The study's co-authors include Markus Buehler, the McAfee Professor of Engineering in MIT’s Department of Civil and Environmental Engineering; George Roy and Tomer Stern of the University of Michigan; and Anh Nguyen and Dapeng Bi of Northeastern University.
A developing Drosophila embryo was recorded using light sheet microscopy. The embryo is segmented, tracked, and reconstructed. Cell boundaries show how individual cells fold, divide, and rearrange. (Credit: MultiCell authors)
Points and Foams: A Dual-Graph Approach
Scientists typically model embryo development either as a point cloud, where each point represents a cell moving over time, or as a "foam," where cells are depicted as bubbles shifting and sliding against each other. Rather than choosing between these, Guo and Yang adopted a combined approach.
"There’s a debate about whether to model as a point cloud or a foam," Yang states. "But both are essentially different ways of modeling the same underlying graph, which is an elegant way to represent living tissues. By combining these as one graph, we can highlight more structural information, like how cells are connected to each other as they rearrange over time."
Central to the new model is a "dual-graph" structure that represents a developing embryo as both moving points and bubbles. This dual representation allows researchers to capture more detailed geometric properties of individual cells, such as nucleus location, contact with neighboring cells, and whether a cell is folding or dividing at a given moment.
As a proof of principle, the team trained the model to "learn" how individual cells change during fruit fly gastrulation. "The overall shape of the fruit fly at this stage is roughly an ellipsoid, but there are gigantic dynamics going on at the surface during gastrulation," Guo explains. "It goes from entirely smooth to forming a number of folds at different angles.
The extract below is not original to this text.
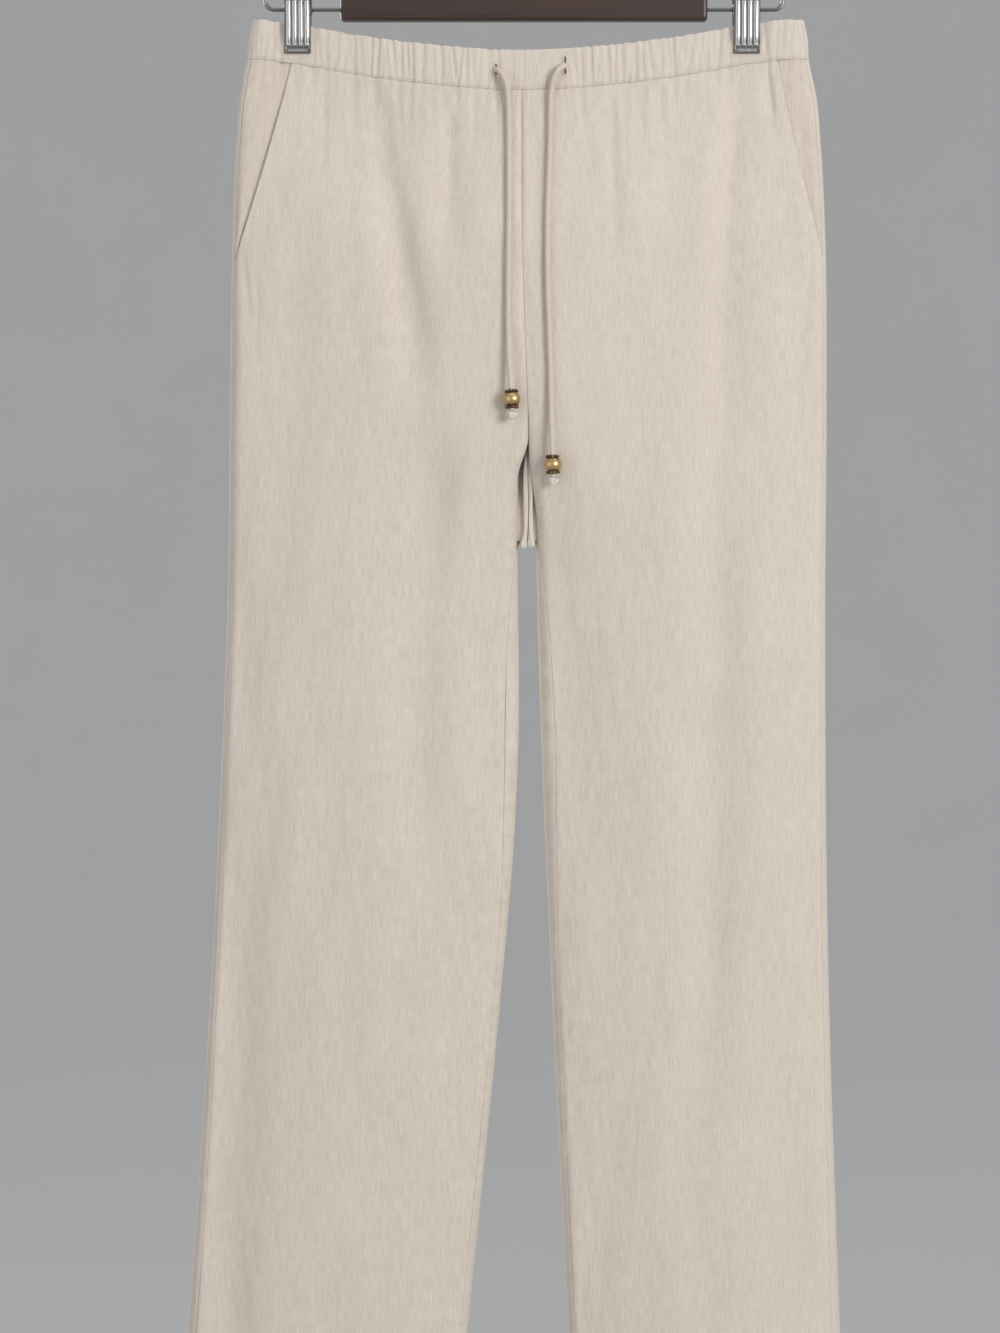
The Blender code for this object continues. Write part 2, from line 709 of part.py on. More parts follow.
def add_bar():
    """The wooden bar, with sockets for the hook and the wire loops."""
    bpy.ops.mesh.primitive_cube_add(size=1)
    bar = bpy.context.object
    bar.name = "hanger_bar"
    size = Vector((BAR_LENGTH, BAR_THICKNESS, BAR_HEIGHT)) * MM
    bar.data.transform(Matrix.Diagonal((*size, 1)))
    bar.location = (0, 0, -(HOOK_TO_BAR + BAR_HEIGHT / 2) * MM)
    bar.data.materials.append(material(*WALNUT))
    for collection in list(bar.users_collection):
        collection.objects.unlink(bar)
    bpy.data.collections["trousers"].objects.link(bar)
    bevel = bar.modifiers.new("rounding", "BEVEL")
    bevel.width = BAR_ROUNDING * MM
    bevel.segments = 3
    overshoot = 2.0
    depth_of_cut = SOCKET_DEPTH + overshoot + GAP
    cut(bar, add_drill("hook_socket", HOOK_WIRE_RADIUS + GAP, depth_of_cut,
                       (0, 0, -HOOK_TO_BAR + overshoot), (0, 0, -1)))
    for side in (RIGHT, LEFT):
        for level in (0, LOOP_RISE):
            start = (side * (BAR_LENGTH / 2 + overshoot), 0, WAIST_TOP + WIRE_ABOVE_WAIST + level)
            cut(bar, add_drill(f"wire_socket_{side}_{level:.0f}", LOOP_WIRE_RADIUS + GAP,
                               depth_of_cut, start, (-side, 0, 0)))


def rib_height(x, z):
    """How far the ribs stand out of a jaw at x from its middle and at a height."""
    nearest = np.clip(np.round(x / RIB_SPACING - 0.5), -2, 1) + 0.5
    across = np.abs(x - nearest * RIB_SPACING) / RIB_HALF_WIDTH
    round_top = np.sqrt(np.clip(1 - across**2, 0, 1))
    ends = step(RIB_BOTTOM, RIB_BOTTOM + RIB_END, z) * (1 - step(RIB_TOP - RIB_END, RIB_TOP, z))
    return RIB_HEIGHT * round_top * ends


def add_jaw(name, side, way):
    """One jaw of a clip, a ribbed bent plate. way is -1 for the front jaw and 1 for the back one."""
    columns = 4 * RIB_COLUMNS
    x = np.linspace(-CLIP_WIDTH / 2, CLIP_WIDTH / 2, columns + 1)
    line = np.array([(jaw.out, 0, jaw.height) for jaw in JAW_LINE])
    levels = [JAW_LINE[0].height, RIB_BOTTOM, RIB_BOTTOM + RIB_END, -21, -14, -6, 0, 8]
    levels += [RIB_TOP - RIB_END, RIB_TOP, JAW_LINE[-1].height]
    sections = []
    for z in levels:
        out = np.interp(z, line[:, 2], line[:, 0])
        front = np.column_stack([x, way * (out + JAW_WALL + rib_height(x, z)), np.full_like(x, z)])
        back = np.column_stack([x, np.full_like(x, way * out), np.full_like(x, z)])
        sections.append(np.concatenate([front, back[::-1]]))
    jaw = add_loft(name, sections, STEEL)
    jaw.location = (CLIP_X[side] * MM, 0, WAIST_TOP * MM)


def add_clip(side, name):
    """A clip: two jaws on a spring barrel that slides along the wire."""
    add_jaw(f"clip_{name}_front_jaw", side, -1)
    add_jaw(f"clip_{name}_back_jaw", side, 1)
    half, bore = SPRING_LENGTH / 2, LOOP_WIRE_RADIUS + GAP
    profile = [(bore, half), (SPRING_RADIUS, half), (SPRING_RADIUS, -half), (bore, -half)]
    barrel = add_turned(f"clip_{name}_spring", profile, 16, STEEL)
    barrel.location = Vector((CLIP_X[side], 0, WAIST_TOP + WIRE_ABOVE_WAIST)) * MM
    barrel.rotation_euler = (0, math.pi / 2, 0)


def add_crotch_roll(side, name):
    """One crotch extension, hanging in the fork as a thin roll with a thick seam end."""
    rolls = CROTCH_ROLLS[side]
    points = [(roll.x, roll.y, WAIST_TOP - roll.below) for roll in rolls]
    add_tube(f"crotch_extension_{name}", points, 1.8, LINEN, [roll.radius for roll in rolls])


def clear_scene():
    for obj in list(bpy.data.objects):
        bpy.data.objects.remove(obj)
    for name in ("trousers", "cutters"):
        bpy.context.scene.collection.children.link(bpy.data.collections.new(name))


def main():
    clear_scene()
    band = add_band("waistband_front", "front")
    add_band("waistband_back", "back")
    for side, name in ((RIGHT, "right"), (LEFT, "left")):
        add_panel(f"front_{name}", side, "front")
        add_panel(f"back_{name}", side, "back")
        add_pocket_facing(f"pocket_facing_{name}", side)
        add_crotch_roll(side, name)
        hole = CORD_ROUTES[side][0]
        surface = float(band_depth(np.array([hole.x]))[0])
        cut(band, add_cutter(f"buttonhole_{name}", (BUTTONHOLE_WIDTH, 12, BUTTONHOLE_HEIGHT),
                             (hole.x, -surface, WAIST_TOP - hole.below)))
        add_drawstring(side, name)
        add_tube(f"hanger_loop_{name}", loop_line(side), LOOP_WIRE_RADIUS, STEEL)
        add_clip(side, name)
    add_bar()
    add_tube("hanger_hook", hook_line(), HOOK_WIRE_RADIUS, STEEL)


main()
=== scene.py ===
"""Linen drawstring trousers hanging from a wooden clip hanger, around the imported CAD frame.

The frame is +Z up, with the front of the garment towards -Y and the wearer's left towards +X.
The origin is the inside top of the hanger's hook. Sizes are in millimetres, and meshes are made in
metres. A drop is a distance down the cloth from the top of the waistband at its sides. The tables
and the form are those of the CAD model, and the relief adds the creases that it leaves out.
"""

from collections import namedtuple
import math

import bmesh
import bpy
import numpy as np
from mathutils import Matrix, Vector


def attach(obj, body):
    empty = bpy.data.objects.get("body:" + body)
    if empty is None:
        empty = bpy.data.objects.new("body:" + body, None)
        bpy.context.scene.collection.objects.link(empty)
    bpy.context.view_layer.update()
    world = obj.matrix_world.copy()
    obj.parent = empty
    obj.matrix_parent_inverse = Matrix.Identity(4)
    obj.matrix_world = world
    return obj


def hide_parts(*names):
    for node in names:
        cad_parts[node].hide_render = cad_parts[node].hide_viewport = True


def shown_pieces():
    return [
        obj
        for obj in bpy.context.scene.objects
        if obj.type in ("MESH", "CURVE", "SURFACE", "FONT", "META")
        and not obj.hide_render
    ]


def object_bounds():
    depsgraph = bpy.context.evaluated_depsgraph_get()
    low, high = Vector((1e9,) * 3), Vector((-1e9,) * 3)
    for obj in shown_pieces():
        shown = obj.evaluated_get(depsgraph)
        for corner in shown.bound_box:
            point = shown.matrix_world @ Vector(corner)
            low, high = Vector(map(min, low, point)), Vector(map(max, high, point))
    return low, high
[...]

And we want to predict all of those dynamics, moment to moment, and cell by cell."
Precision Prediction
For this study, the researchers utilized high-quality videos of fruit fly gastrulation provided by their collaborators at the University of Michigan. These one-hour recordings capture developing fruit flies at single-cell resolution, complete with detailed labels of individual cell edges and nuclei — exceptionally rare and valuable data.
"These videos are of extremely high quality," Yang emphasizes. "This data is very rare, where you get submicron resolution of the whole 3D volume at a pretty fast frame rate."
The team trained their new model using data from three out of four fruit fly embryo videos, enabling it to learn the interactions and changes of individual cells during development. When tested on a completely new fruit fly video, the model accurately predicted the minute-by-minute changes of most of the embryo’s 5,000 cells.
Specifically, the model predicted properties of individual cells, such as whether they would fold, divide, or continue sharing an edge with a neighboring cell, with approximately 90 percent accuracy.
"We end up predicting not only whether these things will happen, but also when," Guo adds. "For instance, will this cell detach from this cell seven minutes from now, or eight? We can tell when that will happen."
The team believes that, in principle, this new model and its dual-graph approach could predict cell-by-cell development in other multicellular systems, including more complex species and even certain human tissues and organs. The primary limiting factor remains the availability of high-quality video data.
"From the model perspective, I think it’s ready," Guo asserts. "The real bottleneck is the data. If we have good quality data of specific tissues, the model could be directly applied to predict the development of many more structures."
This work received support, in part, from the U.S. National Institutes of Health.
The paper, titled “MultiCell: geometric learning in multicellular development,” was published in Nature Methods.